A surpreendente vitória de Trump em 2016 não teve tanto a ver com esta contradição. Foi mais um reflexo popular ou populista das classes trabalhadoras e das classes médias brancas americanas, perante uma representante da elite liberal-chique, desligada dos seus problemas e da sua sorte, que lhes chamou “deploráveis”.
Trump, com o seu modo truculento e agressivo, encarnou então o protesto, a alternativa a Hillary Clinton que, por sua vez, simbolizava essa elite deslumbrada e arrogante de que os “deplorables” se queixavam. Havia uma América profunda, patriota, conservadora, identitária, que se sentia ameaçada e humilhada pela elite liberal, uma América que J.D. Vance, agora eleito senador pelo Ohio, lembra em Hillbilly Elegy.
Desta vez, a situação e as contraposições são outras: as concessões e contradições de Biden, um católico oficial que se empenha na campanha pró-abortista, tropeça nas palavras e promove o wokismo, criavam um inimigo ideal para unir os amigos e aliados objectivos. Só que Donald Trump, com as suas intervenções e a sua Agenda de reivindicações pessoais – como o tema da Eleição de 2020 e os seus escolhidos e rejeitados – criou, internamente, um forte sentimento de rejeição que afectou potenciais eleitores conservadores.
Líderes republicanos como Ron De Santis, com a sua vitória em toda a linha, parecem ser a alternativa. Trump foi importante na criação de um outro Partido Republicano, socialmente mais alargado e racialmente mais integrado. Porém, as suas escolhas e o seu patrocínio de maus candidatos parece estar na base das derrotas e insucessos do Partido Republicano em Estados como a Pensilvânia, o Arizona e a Geórgia, onde, à partida, os Republicanos podiam ter vencido.

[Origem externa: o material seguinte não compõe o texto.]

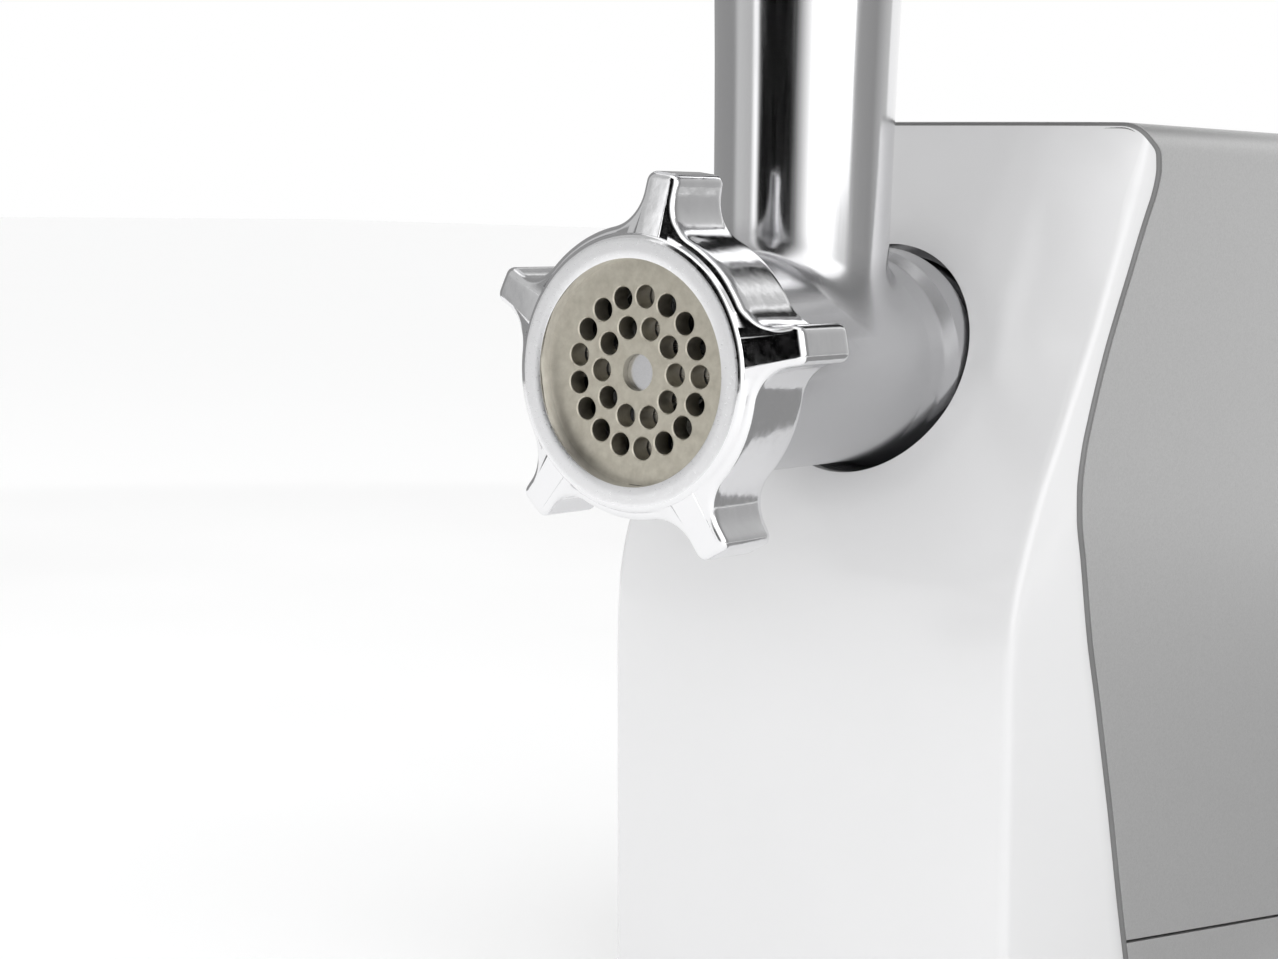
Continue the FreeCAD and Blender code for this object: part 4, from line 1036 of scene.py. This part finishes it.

De Santis é um nacional-conservador afirmativo, coerente e combatente, com ideias e com coragem. A escolha de um candidato republicano à Presidência deveria, racionalmente, cair nele ou em alguém como ele. Mas, realisticamente, Trump tem influência e poder mais que suficientes para neutralizar qualquer concorrente alternativo ou para lhe fazer a vida negra. E, se rejeitado pelo Partido, pode bem patrocinar uma candidatura independente.
O dilema da direita americana não vai ser fácil de resolver.